Naharnet

In Philadelphia, Murals Breathe Life into City

On a scaffold five meters off the ground, artist Meg Saligman uses her paintbrush to carefully touch up an enormous mural covering an entire wall of a Philadelphia parking lot.

"At first, I was afraid of heights, but I'm not anymore. Now I actually love it," Saligman said from her perch where she worked on refurbishing the 500-square-meter (nearly 5,400-square-foot) painting.

Philadelphia, located midway between New York and Washington on the U.S. East Coast, has a staggering 3,800 enormous works of wall art, from the historic district to the more rough-and-tumble neighborhoods on the city's outskirts.

Some of the massive paintings in the city's Mural Arts Program -- the largest public art program in the United States -- feature scenes from daily life, while others offer colorful renderings of abstract themes.

On one abandoned building, there is a giant portrait of basketball great Julius Erving. Another has a profile in various shades of blue of singing legend Frank Sinatra, sporting his trademark fedora.

Program director Jane Golden says the initiative had rather humble beginnings.

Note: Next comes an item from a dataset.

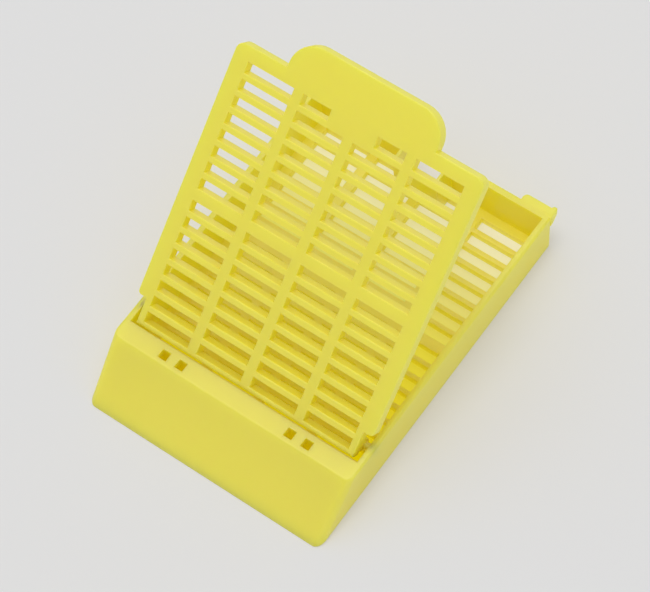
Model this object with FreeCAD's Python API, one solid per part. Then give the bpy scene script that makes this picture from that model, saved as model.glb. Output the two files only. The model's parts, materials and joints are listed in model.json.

"It actually started as an anti-graffiti program in the mid-1980s," she told Agence France Presse, explaining that the huge paintings were a way "to re-channel the negative energy" of Philadelphia's impoverished neighborhoods.

The goal was to beautify the cityscape, she explained, as well as to help the city's youth broaden their view of themselves.

"It wasn't just about painting out the graffiti," Golden said.

"It was about working with kids who had been doing graffiti... providing them with opportunities and options to think of themselves as artists, and then to think about what other opportunities there were for them."

Three decades after its founding, the Mural Arts Program now hires some 200 artists each year -- some to restore or paint murals, others to give classes.

The program has an annual budget of some $6.5 million -- about 30 percent of which comes from city coffers, but most of which comes from donations or the sale of souvenirs.

And it has more work than ever because some of the older murals have lost their luster over the years. That prompted the program to launch a restoration program about a year and a half ago.

"The red has completely faded into green," Saligman observed, standing before a mural wall that once had been a glorious riot of colors when it was first painted in 1999.

"We used a paint that didn't last," she explained.

Meanwhile, new murals financed by the program are created by individual artists, each tending to his own studio and creating the works with the assistance of other artists.

The images in some instance are painted directly onto a building wall. But another technique that allows the artists to work indoors and year round has them apply paint to swatches of parachute cloth which later are adhered to the wall in sections.

"It's basically wallpaper," said Ernel Martinez, his sunglasses perched atop his head, as he helped to install the first sections of another mural dedicated to the popular music group "The Roots," whose members are from Philly.

Some of these murals are produced in part by Philadelphia's disadvantaged youth, some of whom are fresh out of prison.

"We're all 10-12 years older -- we are sort of mentors for them," Martinez said. "It's a really interesting interaction."

The wall of another workshop run by artist Jon Laidacker is completely covered with six such lengths of fabric, each about one square meter in size.

"Right now, you're looking at a giant lemon and parts of carrots," says Laidacker, the lead artist, describing his work "Cornucopia" -- a giant mural depicting fruits and vegetables.

Once assembled, it will be impossible to tell that it was not actually directly painted onto the building.

Golden sees the involvement by local residents as one of the program's greatest successes.

The fact that only a very small number of the works have ever been defaced, she said, shows the degree to which Philadelphia residents have bought into the popular art project.

"The benefit to the city is huge," she said. "It is known as a city that cares about its communities, that cares about its youth."